**DATASET CONTENT:**

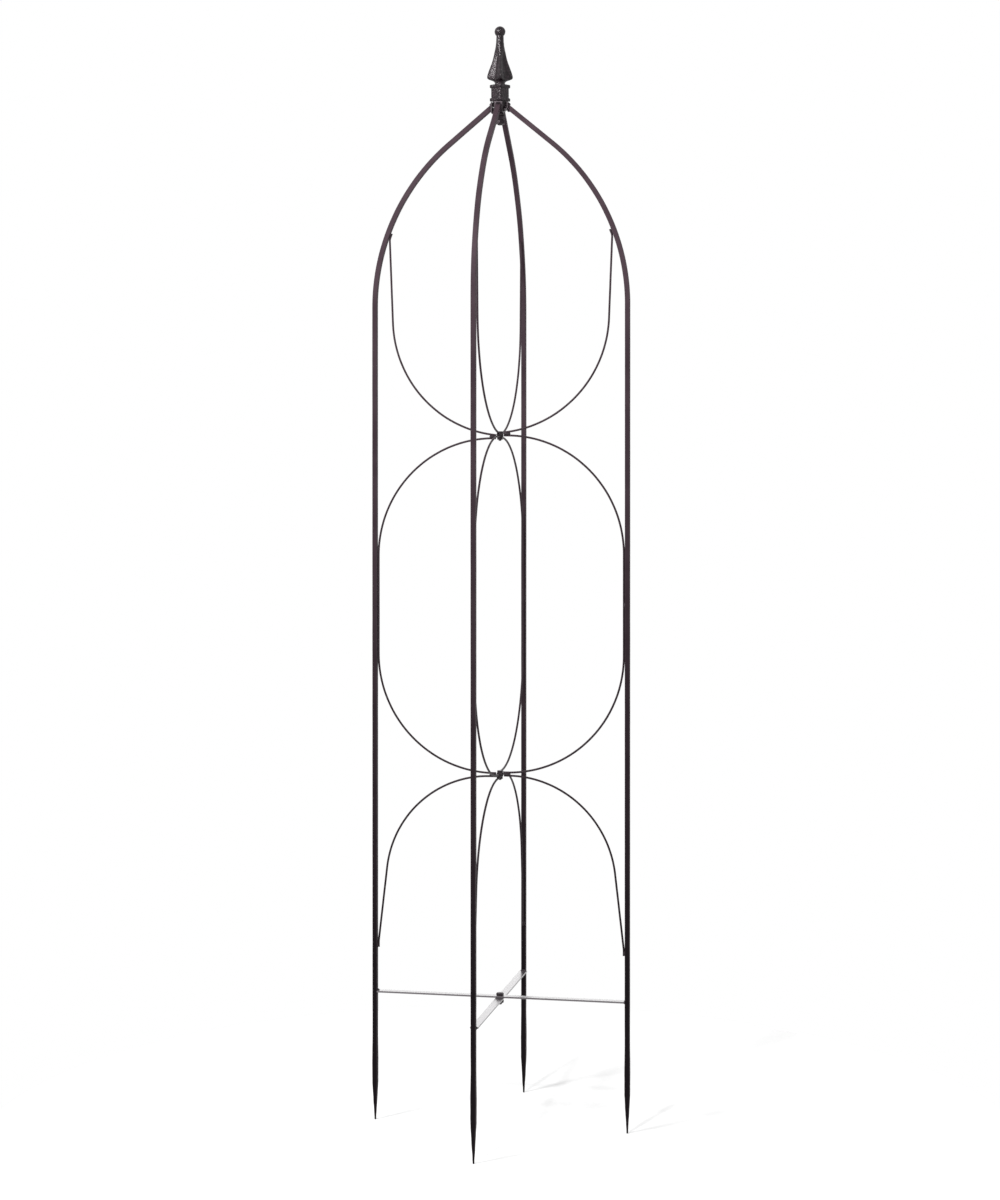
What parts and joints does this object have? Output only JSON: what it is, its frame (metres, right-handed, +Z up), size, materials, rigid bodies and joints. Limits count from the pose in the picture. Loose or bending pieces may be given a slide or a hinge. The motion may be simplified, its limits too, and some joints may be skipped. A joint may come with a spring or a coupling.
{
  "type": "garden obelisk",
  "caption": "Tall four-legged arched metal obelisk with bowed wires, a cross brace, pointed ground stakes and a cast finial, for climbing plants.",
  "frame": {"origin": "on the ground plane, midway between the four stake tips", "axes": "+Z up along the centre axis to the finial, +X through the right leg, -Y through the front leg"},
  "size_m": [0.5096, 0.5096, 2.134],
  "materials": {
    "leg_bar": "semi-gloss dark brown-black powder coat on square bar",
    "wire": "semi-gloss dark brown-black powder coat on round wire",
    "brace": "semi-gloss dark brown-black powder coat on flat bar",
    "hardware": "black painted tabs, bolts, nuts and washer",
    "finial_casting": "painted sand casting with a fine rough skin"
  },
  "bodies": {
    "root": {"leg_right": "leg_bar", "upper_wire_right": "wire", "middle_wire_right": "wire", "lower_wire_right": "wire", "crown_tab_right": "hardware", "upper_knot_tab_right": "hardware", "lower_knot_tab_right": "hardware", "leg_back": "leg_bar", "upper_wire_back": "wire", "middle_wire_back": "wire", "lower_wire_back": "wire", "crown_tab_back": "hardware", "upper_knot_tab_back": "hardware", "lower_knot_tab_back": "hardware", "leg_left": "leg_bar", "upper_wire_left": "wire", "middle_wire_left": "wire", "lower_wire_left": "wire", "crown_tab_left": "hardware", "upper_knot_tab_left": "hardware", "lower_knot_tab_left": "hardware", "leg_front": "leg_bar", "upper_wire_front": "wire", "middle_wire_front": "wire", "lower_wire_front": "wire", "crown_tab_front": "hardware", "upper_knot_tab_front": "hardware", "lower_knot_tab_front": "hardware", "upper_knot_bolt": "hardware", "upper_knot_nut": "hardware", "lower_knot_bolt": "hardware", "lower_knot_nut": "hardware", "brace_bolt": "hardware", "brace_nut": "hardware", "brace_bar_left_right": "brace", "brace_bar_front_back": "brace", "finial": "finial_casting", "finial_stud": "hardware", "crown_washer": "hardware", "crown_nut": "hardware", "crown_lock_nut": "hardware"}
  },
  "joints": []
}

**AIM OF THE TASK:**
Return all of the data exactly as it reads.

**RESULT:**
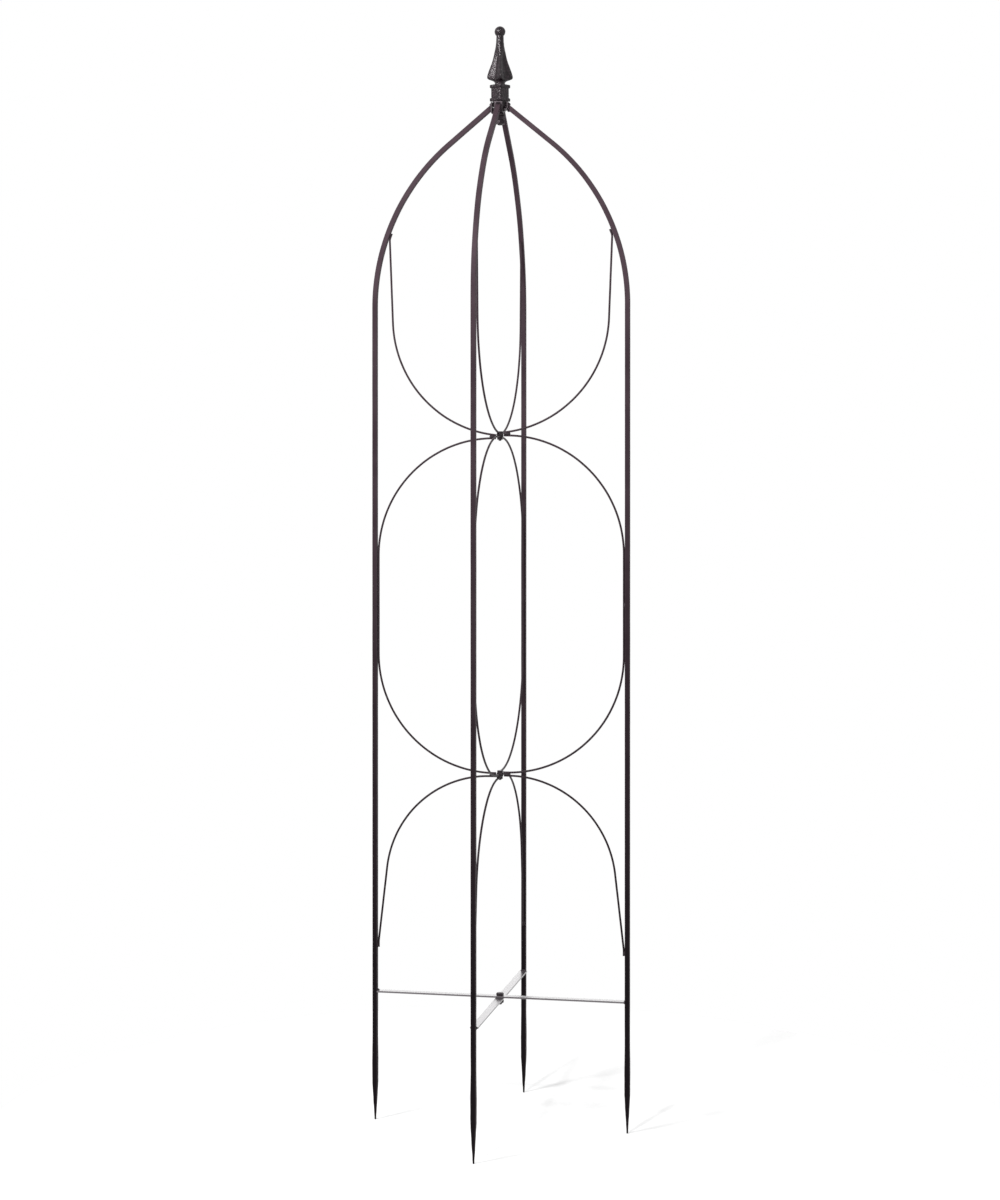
What parts and joints does this object have? Output only JSON: what it is, its frame (metres, right-handed, +Z up), size, materials, rigid bodies and joints. Limits count from the pose in the picture. Loose or bending pieces may be given a slide or a hinge. The motion may be simplified, its limits too, and some joints may be skipped. A joint may come with a spring or a coupling.
{
  "type": "garden obelisk",
  "caption": "Tall four-legged arched metal obelisk with bowed wires, a cross brace, pointed ground stakes and a cast finial, for climbing plants.",
  "frame": {"origin": "on the ground plane, midway between the four stake tips", "axes": "+Z up along the centre axis to the finial, +X through the right leg, -Y through the front leg"},
  "size_m": [0.5096, 0.5096, 2.134],
  "materials": {
    "leg_bar": "semi-gloss dark brown-black powder coat on square bar",
    "wire": "semi-gloss dark brown-black powder coat on round wire",
    "brace": "semi-gloss dark brown-black powder coat on flat bar",
    "hardware": "black painted tabs, bolts, nuts and washer",
    "finial_casting": "painted sand casting with a fine rough skin"
  },
  "bodies": {
    "root": {"leg_right": "leg_bar", "upper_wire_right": "wire", "middle_wire_right": "wire", "lower_wire_right": "wire", "crown_tab_right": "hardware", "upper_knot_tab_right": "hardware", "lower_knot_tab_right": "hardware", "leg_back": "leg_bar", "upper_wire_back": "wire", "middle_wire_back": "wire", "lower_wire_back": "wire", "crown_tab_back": "hardware", "upper_knot_tab_back": "hardware", "lower_knot_tab_back": "hardware", "leg_left": "leg_bar", "upper_wire_left": "wire", "middle_wire_left": "wire", "lower_wire_left": "wire", "crown_tab_left": "hardware", "upper_knot_tab_left": "hardware", "lower_knot_tab_left": "hardware", "leg_front": "leg_bar", "upper_wire_front": "wire", "middle_wire_front": "wire", "lower_wire_front": "wire", "crown_tab_front": "hardware", "upper_knot_tab_front": "hardware", "lower_knot_tab_front": "hardware", "upper_knot_bolt": "hardware", "upper_knot_nut": "hardware", "lower_knot_bolt": "hardware", "lower_knot_nut": "hardware", "brace_bolt": "hardware", "brace_nut": "hardware", "brace_bar_left_right": "brace", "brace_bar_front_back": "brace", "finial": "finial_casting", "finial_stud": "hardware", "crown_washer": "hardware", "crown_nut": "hardware", "crown_lock_nut": "hardware"}
  },
  "joints": []
}